JSON records of objects
============================================================
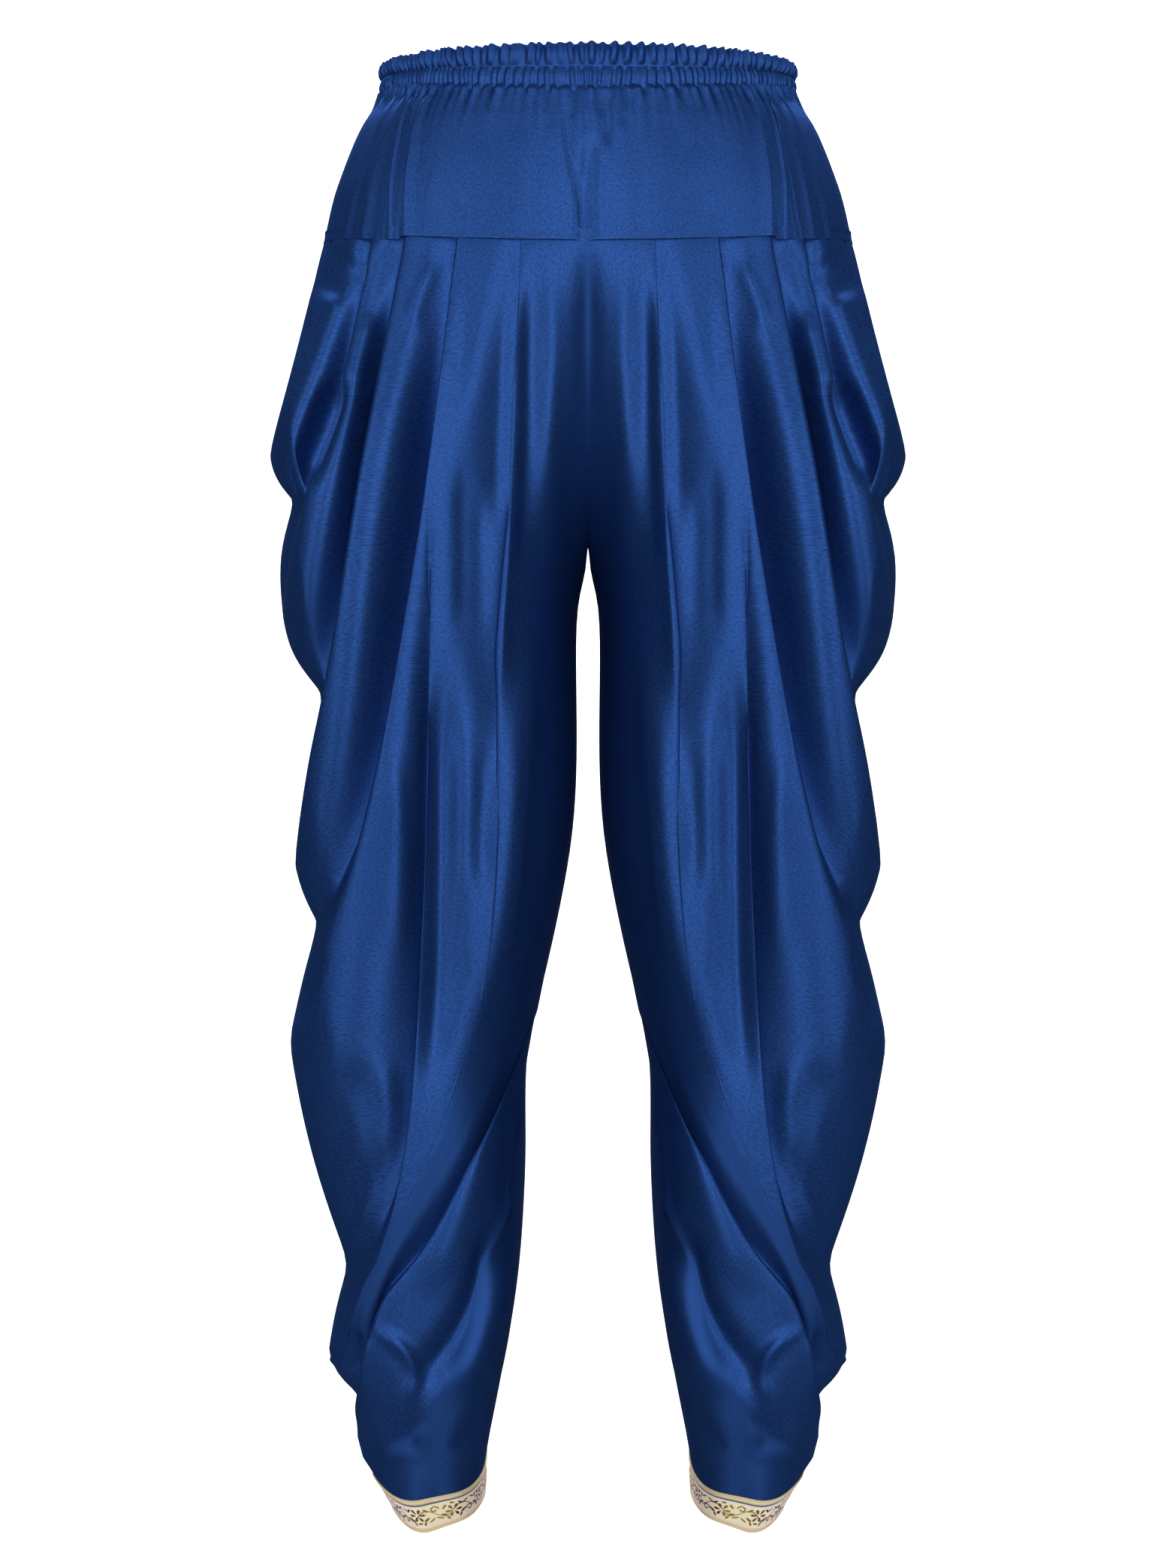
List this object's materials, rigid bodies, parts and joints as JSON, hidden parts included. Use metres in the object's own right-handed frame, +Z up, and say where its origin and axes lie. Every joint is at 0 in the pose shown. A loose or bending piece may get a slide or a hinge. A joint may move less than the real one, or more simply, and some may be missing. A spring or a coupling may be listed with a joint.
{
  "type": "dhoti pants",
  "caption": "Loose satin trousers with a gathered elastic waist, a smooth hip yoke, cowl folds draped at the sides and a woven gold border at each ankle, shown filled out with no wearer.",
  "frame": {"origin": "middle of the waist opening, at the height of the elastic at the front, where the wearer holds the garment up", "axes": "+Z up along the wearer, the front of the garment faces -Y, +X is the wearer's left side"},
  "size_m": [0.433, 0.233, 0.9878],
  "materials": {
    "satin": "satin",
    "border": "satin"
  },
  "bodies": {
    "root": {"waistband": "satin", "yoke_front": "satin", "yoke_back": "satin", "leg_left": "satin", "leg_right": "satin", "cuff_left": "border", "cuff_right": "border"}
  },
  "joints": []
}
============================================================
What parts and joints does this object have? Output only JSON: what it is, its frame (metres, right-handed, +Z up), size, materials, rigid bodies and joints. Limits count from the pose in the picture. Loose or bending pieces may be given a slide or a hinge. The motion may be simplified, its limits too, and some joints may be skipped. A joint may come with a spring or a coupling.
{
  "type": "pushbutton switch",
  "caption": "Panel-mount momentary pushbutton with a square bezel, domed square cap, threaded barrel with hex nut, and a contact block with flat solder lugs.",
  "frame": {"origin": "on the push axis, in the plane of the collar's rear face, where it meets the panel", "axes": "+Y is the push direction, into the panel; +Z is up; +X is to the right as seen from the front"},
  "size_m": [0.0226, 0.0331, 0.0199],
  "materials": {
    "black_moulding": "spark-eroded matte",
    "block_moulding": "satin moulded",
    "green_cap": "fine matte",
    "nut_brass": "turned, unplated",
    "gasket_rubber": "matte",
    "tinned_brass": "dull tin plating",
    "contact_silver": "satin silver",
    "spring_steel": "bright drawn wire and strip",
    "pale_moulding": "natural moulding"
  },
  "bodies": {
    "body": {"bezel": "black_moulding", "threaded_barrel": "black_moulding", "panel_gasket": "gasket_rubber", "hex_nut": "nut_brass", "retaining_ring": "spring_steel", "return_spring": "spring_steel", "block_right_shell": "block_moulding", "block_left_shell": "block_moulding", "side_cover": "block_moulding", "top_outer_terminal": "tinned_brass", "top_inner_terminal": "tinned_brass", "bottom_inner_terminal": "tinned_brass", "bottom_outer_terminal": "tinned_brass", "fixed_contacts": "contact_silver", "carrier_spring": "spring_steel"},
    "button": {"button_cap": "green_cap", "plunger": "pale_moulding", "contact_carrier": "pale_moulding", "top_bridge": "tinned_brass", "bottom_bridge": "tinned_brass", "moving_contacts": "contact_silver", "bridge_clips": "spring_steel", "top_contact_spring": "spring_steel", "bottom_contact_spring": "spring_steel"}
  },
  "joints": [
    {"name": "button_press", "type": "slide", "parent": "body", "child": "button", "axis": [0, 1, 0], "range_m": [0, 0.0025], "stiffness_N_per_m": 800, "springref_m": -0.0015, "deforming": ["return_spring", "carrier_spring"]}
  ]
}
============================================================
Short problem: Read the entries above, then pull out the lines that include "rigid".

Expected output:
List this object's materials, rigid bodies, parts and joints as JSON, hidden parts included. Use metres in the object's own right-handed frame, +Z up, and say where its origin and axes lie. Every joint is at 0 in the pose shown. A loose or bending piece may get a slide or a hinge. A joint may move less than the real one, or more simply, and some may be missing. A spring or a coupling may be listed with a joint.
What parts and joints does this object have? Output only JSON: what it is, its frame (metres, right-handed, +Z up), size, materials, rigid bodies and joints. Limits count from the pose in the picture. Loose or bending pieces may be given a slide or a hinge. The motion may be simplified, its limits too, and some joints may be skipped. A joint may come with a spring or a coupling.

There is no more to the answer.